━━━ Data extract ━━━

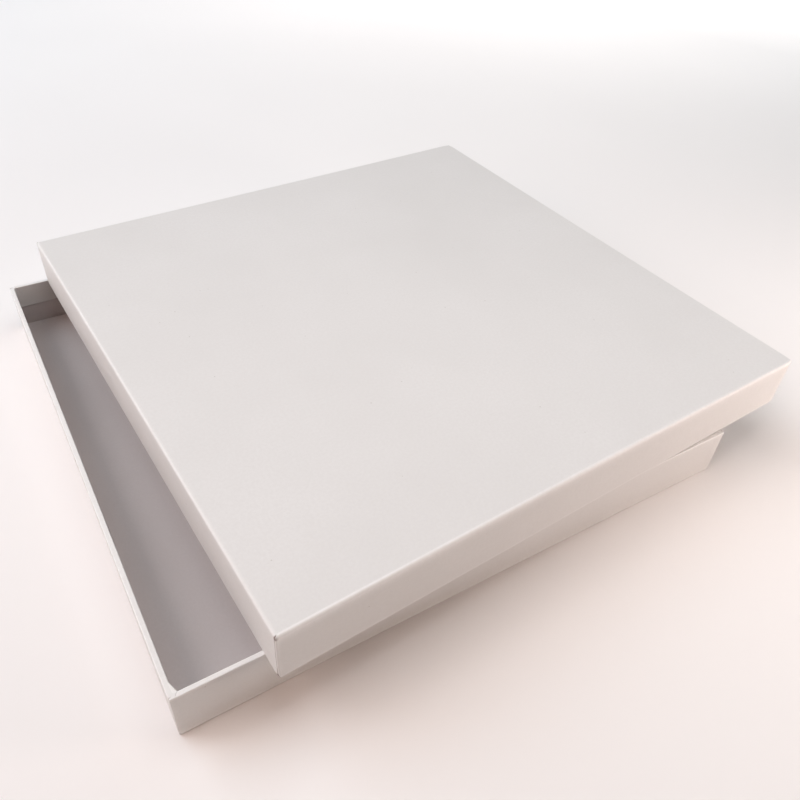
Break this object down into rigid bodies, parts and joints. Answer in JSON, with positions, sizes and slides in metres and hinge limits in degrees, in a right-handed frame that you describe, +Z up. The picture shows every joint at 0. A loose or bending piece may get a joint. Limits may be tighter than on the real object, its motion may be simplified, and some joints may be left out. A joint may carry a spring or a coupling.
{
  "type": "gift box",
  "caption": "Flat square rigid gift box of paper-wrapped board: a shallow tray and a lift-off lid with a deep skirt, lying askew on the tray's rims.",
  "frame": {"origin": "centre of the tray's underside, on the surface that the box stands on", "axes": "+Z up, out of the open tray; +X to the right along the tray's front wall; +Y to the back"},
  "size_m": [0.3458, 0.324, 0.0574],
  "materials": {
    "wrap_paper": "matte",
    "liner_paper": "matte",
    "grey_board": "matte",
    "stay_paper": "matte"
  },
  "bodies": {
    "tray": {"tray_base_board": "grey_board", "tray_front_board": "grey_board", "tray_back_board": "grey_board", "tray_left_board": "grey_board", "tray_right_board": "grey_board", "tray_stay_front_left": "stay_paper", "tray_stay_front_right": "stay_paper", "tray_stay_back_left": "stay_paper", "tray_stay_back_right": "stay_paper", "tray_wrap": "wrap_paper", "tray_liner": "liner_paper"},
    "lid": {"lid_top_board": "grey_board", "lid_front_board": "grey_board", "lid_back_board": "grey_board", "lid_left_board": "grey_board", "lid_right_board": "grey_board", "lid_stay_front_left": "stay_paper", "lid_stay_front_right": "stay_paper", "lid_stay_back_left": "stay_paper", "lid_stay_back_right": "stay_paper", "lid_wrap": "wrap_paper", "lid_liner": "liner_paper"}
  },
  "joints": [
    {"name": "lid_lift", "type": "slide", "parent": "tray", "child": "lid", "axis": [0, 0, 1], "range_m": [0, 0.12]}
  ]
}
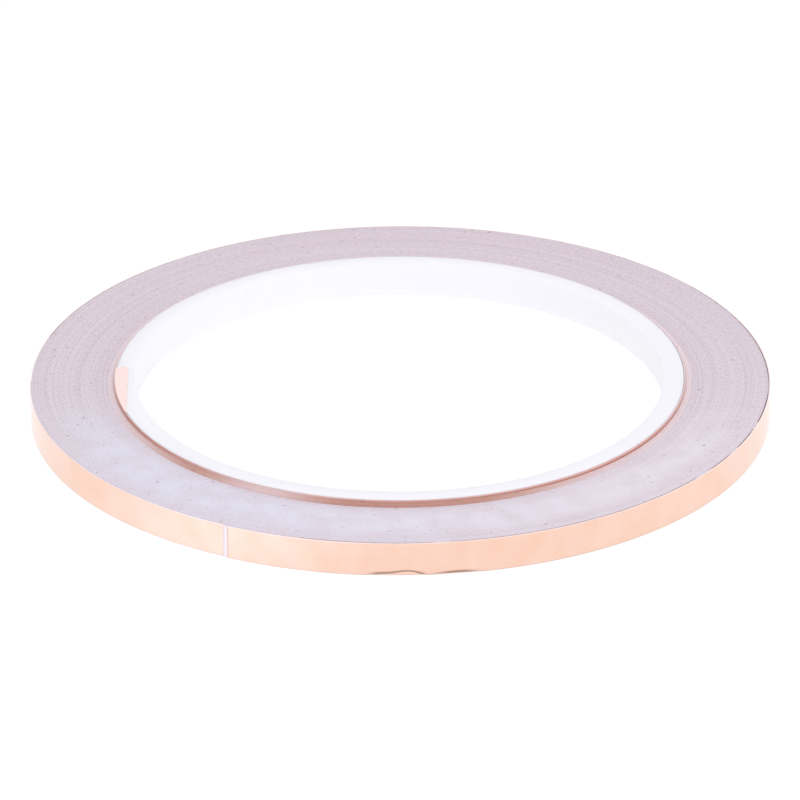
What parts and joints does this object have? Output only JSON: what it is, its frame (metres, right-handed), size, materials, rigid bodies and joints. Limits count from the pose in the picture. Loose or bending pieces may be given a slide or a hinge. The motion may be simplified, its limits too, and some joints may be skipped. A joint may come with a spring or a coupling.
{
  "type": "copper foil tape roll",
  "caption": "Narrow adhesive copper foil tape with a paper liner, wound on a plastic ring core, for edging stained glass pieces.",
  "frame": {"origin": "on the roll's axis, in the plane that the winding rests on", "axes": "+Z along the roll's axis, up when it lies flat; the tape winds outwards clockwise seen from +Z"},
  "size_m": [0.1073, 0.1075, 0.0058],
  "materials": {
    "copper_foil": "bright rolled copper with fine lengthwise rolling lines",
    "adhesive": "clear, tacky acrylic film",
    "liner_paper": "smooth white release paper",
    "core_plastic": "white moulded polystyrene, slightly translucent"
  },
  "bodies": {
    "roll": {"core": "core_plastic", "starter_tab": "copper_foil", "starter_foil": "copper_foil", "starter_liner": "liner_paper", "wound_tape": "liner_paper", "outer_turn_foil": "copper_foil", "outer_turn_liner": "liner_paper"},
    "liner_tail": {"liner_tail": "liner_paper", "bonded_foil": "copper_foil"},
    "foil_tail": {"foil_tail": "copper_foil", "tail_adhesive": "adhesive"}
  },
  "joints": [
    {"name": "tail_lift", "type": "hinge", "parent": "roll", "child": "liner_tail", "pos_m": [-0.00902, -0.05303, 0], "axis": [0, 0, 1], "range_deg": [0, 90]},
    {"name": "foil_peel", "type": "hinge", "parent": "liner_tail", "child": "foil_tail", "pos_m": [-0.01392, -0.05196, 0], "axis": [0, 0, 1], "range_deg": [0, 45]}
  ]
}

━━━

Problem statement >> Every entry should be printed again exactly as it stands.

Output >>
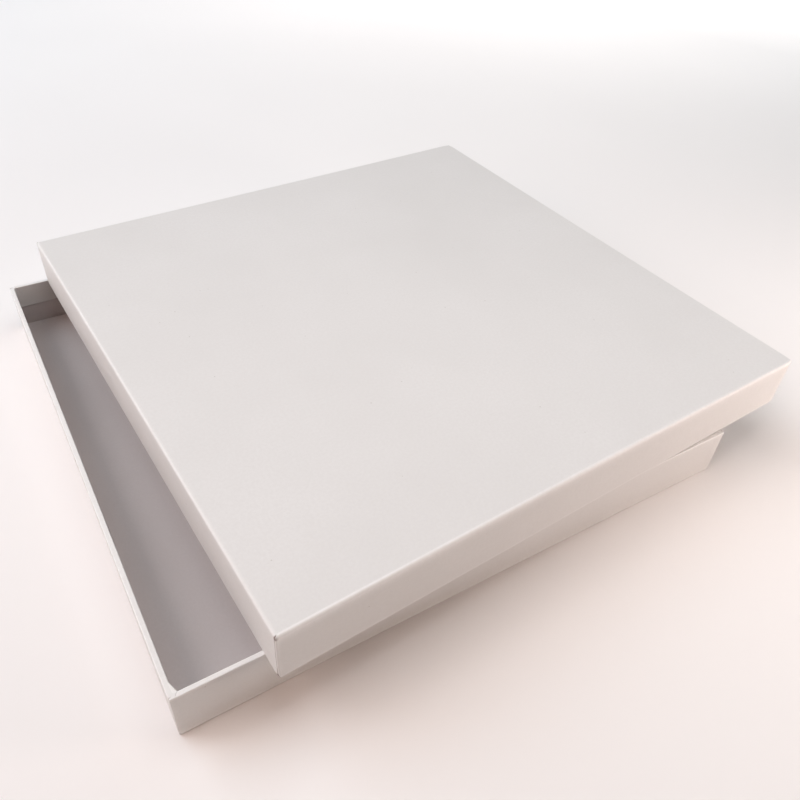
Break this object down into rigid bodies, parts and joints. Answer in JSON, with positions, sizes and slides in metres and hinge limits in degrees, in a right-handed frame that you describe, +Z up. The picture shows every joint at 0. A loose or bending piece may get a joint. Limits may be tighter than on the real object, its motion may be simplified, and some joints may be left out. A joint may carry a spring or a coupling.
{
  "type": "gift box",
  "caption": "Flat square rigid gift box of paper-wrapped board: a shallow tray and a lift-off lid with a deep skirt, lying askew on the tray's rims.",
  "frame": {"origin": "centre of the tray's underside, on the surface that the box stands on", "axes": "+Z up, out of the open tray; +X to the right along the tray's front wall; +Y to the back"},
  "size_m": [0.3458, 0.324, 0.0574],
  "materials": {
    "wrap_paper": "matte",
    "liner_paper": "matte",
    "grey_board": "matte",
    "stay_paper": "matte"
  },
  "bodies": {
    "tray": {"tray_base_board": "grey_board", "tray_front_board": "grey_board", "tray_back_board": "grey_board", "tray_left_board": "grey_board", "tray_right_board": "grey_board", "tray_stay_front_left": "stay_paper", "tray_stay_front_right": "stay_paper", "tray_stay_back_left": "stay_paper", "tray_stay_back_right": "stay_paper", "tray_wrap": "wrap_paper", "tray_liner": "liner_paper"},
    "lid": {"lid_top_board": "grey_board", "lid_front_board": "grey_board", "lid_back_board": "grey_board", "lid_left_board": "grey_board", "lid_right_board": "grey_board", "lid_stay_front_left": "stay_paper", "lid_stay_front_right": "stay_paper", "lid_stay_back_left": "stay_paper", "lid_stay_back_right": "stay_paper", "lid_wrap": "wrap_paper", "lid_liner": "liner_paper"}
  },
  "joints": [
    {"name": "lid_lift", "type": "slide", "parent": "tray", "child": "lid", "axis": [0, 0, 1], "range_m": [0, 0.12]}
  ]
}
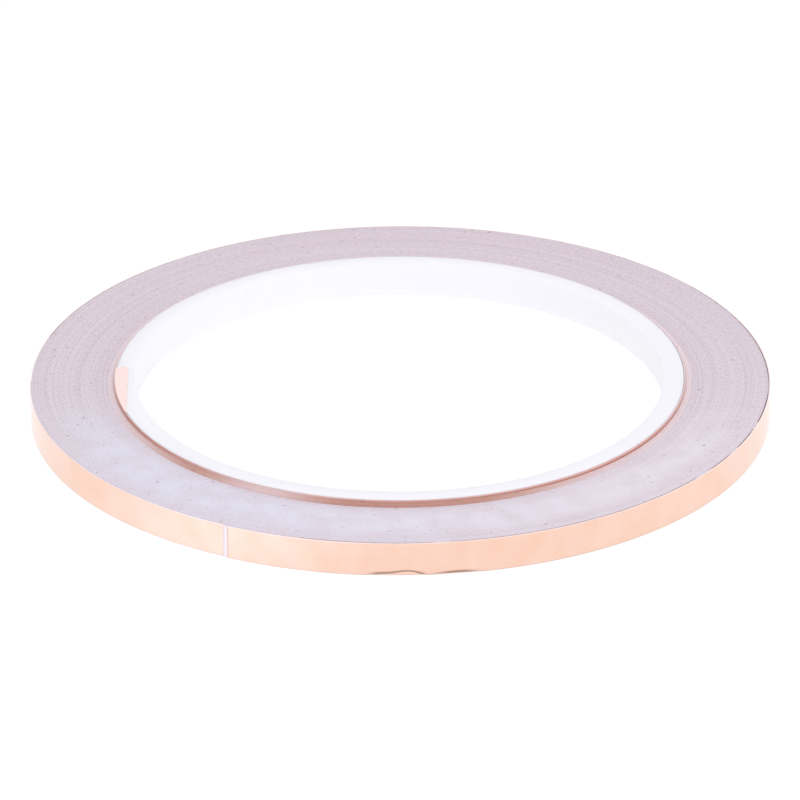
What parts and joints does this object have? Output only JSON: what it is, its frame (metres, right-handed), size, materials, rigid bodies and joints. Limits count from the pose in the picture. Loose or bending pieces may be given a slide or a hinge. The motion may be simplified, its limits too, and some joints may be skipped. A joint may come with a spring or a coupling.
{
  "type": "copper foil tape roll",
  "caption": "Narrow adhesive copper foil tape with a paper liner, wound on a plastic ring core, for edging stained glass pieces.",
  "frame": {"origin": "on the roll's axis, in the plane that the winding rests on", "axes": "+Z along the roll's axis, up when it lies flat; the tape winds outwards clockwise seen from +Z"},
  "size_m": [0.1073, 0.1075, 0.0058],
  "materials": {
    "copper_foil": "bright rolled copper with fine lengthwise rolling lines",
    "adhesive": "clear, tacky acrylic film",
    "liner_paper": "smooth white release paper",
    "core_plastic": "white moulded polystyrene, slightly translucent"
  },
  "bodies": {
    "roll": {"core": "core_plastic", "starter_tab": "copper_foil", "starter_foil": "copper_foil", "starter_liner": "liner_paper", "wound_tape": "liner_paper", "outer_turn_foil": "copper_foil", "outer_turn_liner": "liner_paper"},
    "liner_tail": {"liner_tail": "liner_paper", "bonded_foil": "copper_foil"},
    "foil_tail": {"foil_tail": "copper_foil", "tail_adhesive": "adhesive"}
  },
  "joints": [
    {"name": "tail_lift", "type": "hinge", "parent": "roll", "child": "liner_tail", "pos_m": [-0.00902, -0.05303, 0], "axis": [0, 0, 1], "range_deg": [0, 90]},
    {"name": "foil_peel", "type": "hinge", "parent": "liner_tail", "child": "foil_tail", "pos_m": [-0.01392, -0.05196, 0], "axis": [0, 0, 1], "range_deg": [0, 45]}
  ]
}